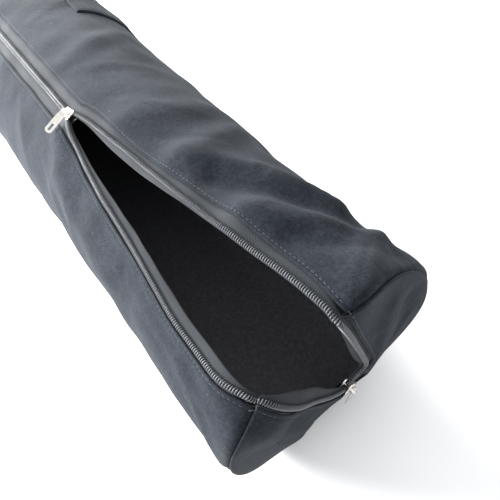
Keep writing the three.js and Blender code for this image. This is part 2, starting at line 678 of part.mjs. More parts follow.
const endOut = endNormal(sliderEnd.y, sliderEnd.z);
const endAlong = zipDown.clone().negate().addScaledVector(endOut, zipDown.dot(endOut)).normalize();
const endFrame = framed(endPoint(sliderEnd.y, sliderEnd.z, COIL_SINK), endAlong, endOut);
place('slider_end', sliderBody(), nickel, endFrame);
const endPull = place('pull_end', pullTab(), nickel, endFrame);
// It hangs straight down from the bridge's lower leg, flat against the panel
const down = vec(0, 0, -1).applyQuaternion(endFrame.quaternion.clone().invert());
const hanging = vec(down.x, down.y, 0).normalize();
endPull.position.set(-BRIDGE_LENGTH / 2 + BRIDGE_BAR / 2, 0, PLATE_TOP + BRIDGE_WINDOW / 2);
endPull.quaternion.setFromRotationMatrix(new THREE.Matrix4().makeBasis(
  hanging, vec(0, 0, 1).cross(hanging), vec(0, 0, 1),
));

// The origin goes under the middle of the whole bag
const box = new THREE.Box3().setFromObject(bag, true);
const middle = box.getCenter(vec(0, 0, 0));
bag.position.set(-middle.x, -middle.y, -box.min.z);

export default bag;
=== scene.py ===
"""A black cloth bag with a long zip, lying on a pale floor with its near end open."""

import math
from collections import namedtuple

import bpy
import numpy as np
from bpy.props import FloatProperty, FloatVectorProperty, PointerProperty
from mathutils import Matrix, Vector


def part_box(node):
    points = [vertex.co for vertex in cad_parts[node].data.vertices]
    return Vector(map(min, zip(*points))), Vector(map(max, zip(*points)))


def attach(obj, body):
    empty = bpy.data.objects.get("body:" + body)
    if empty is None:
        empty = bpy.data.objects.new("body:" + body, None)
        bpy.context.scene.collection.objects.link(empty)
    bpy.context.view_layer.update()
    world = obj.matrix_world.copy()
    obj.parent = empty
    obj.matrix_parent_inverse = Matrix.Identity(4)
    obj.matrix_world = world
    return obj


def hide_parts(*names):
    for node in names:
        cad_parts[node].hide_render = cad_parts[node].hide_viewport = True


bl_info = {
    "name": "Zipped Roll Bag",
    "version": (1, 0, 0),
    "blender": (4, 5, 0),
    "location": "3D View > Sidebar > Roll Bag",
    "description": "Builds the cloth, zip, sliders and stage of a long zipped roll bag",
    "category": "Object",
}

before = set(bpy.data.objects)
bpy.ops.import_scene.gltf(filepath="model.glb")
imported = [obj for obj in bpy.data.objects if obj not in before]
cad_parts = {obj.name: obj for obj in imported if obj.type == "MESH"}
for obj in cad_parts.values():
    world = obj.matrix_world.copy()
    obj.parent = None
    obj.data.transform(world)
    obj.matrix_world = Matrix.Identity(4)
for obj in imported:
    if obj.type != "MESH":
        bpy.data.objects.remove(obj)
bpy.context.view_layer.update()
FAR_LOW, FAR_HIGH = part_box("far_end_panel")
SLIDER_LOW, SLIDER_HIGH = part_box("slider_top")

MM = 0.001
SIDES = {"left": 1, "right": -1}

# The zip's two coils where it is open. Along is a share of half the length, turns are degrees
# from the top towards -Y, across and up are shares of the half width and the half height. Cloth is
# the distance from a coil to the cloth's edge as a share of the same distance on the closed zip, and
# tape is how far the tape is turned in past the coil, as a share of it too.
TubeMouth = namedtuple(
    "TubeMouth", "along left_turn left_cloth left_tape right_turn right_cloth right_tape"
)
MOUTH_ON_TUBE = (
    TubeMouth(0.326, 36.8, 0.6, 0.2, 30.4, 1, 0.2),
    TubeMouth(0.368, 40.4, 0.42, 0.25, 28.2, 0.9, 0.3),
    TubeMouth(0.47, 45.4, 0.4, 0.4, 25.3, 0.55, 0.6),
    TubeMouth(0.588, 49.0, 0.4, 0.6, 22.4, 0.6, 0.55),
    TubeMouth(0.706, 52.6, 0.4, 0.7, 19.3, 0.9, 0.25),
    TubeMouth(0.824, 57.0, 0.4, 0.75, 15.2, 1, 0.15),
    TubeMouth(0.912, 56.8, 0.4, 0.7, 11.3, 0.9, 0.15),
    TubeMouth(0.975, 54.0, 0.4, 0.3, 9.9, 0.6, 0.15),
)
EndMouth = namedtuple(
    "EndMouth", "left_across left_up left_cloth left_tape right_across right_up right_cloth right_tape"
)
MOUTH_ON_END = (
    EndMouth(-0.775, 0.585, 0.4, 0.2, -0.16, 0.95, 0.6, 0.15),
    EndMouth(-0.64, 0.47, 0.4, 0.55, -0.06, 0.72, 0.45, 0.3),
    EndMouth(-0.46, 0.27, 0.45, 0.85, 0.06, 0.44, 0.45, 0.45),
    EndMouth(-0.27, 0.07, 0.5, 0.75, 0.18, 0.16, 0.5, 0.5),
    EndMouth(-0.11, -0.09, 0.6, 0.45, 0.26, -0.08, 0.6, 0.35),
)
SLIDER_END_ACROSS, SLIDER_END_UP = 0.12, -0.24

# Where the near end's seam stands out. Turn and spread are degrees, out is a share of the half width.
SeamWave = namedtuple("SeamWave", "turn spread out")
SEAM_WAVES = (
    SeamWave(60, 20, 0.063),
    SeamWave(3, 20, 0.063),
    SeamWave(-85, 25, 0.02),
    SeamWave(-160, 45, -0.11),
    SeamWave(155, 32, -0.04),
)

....

> _The request_
Copy exactly, and only, the lines from the one containing "the whole bag" through the one containing "if empty is".

> _Solution_
// The origin goes under the middle of the whole bag
const box = new THREE.Box3().setFromObject(bag, true);
const middle = box.getCenter(vec(0, 0, 0));
bag.position.set(-middle.x, -middle.y, -box.min.z);

export default bag;
=== scene.py ===
"""A black cloth bag with a long zip, lying on a pale floor with its near end open."""

import math
from collections import namedtuple

import bpy
import numpy as np
from bpy.props import FloatProperty, FloatVectorProperty, PointerProperty
from mathutils import Matrix, Vector


def part_box(node):
    points = [vertex.co for vertex in cad_parts[node].data.vertices]
    return Vector(map(min, zip(*points))), Vector(map(max, zip(*points)))


def attach(obj, body):
    empty = bpy.data.objects.get("body:" + body)
    if empty is None:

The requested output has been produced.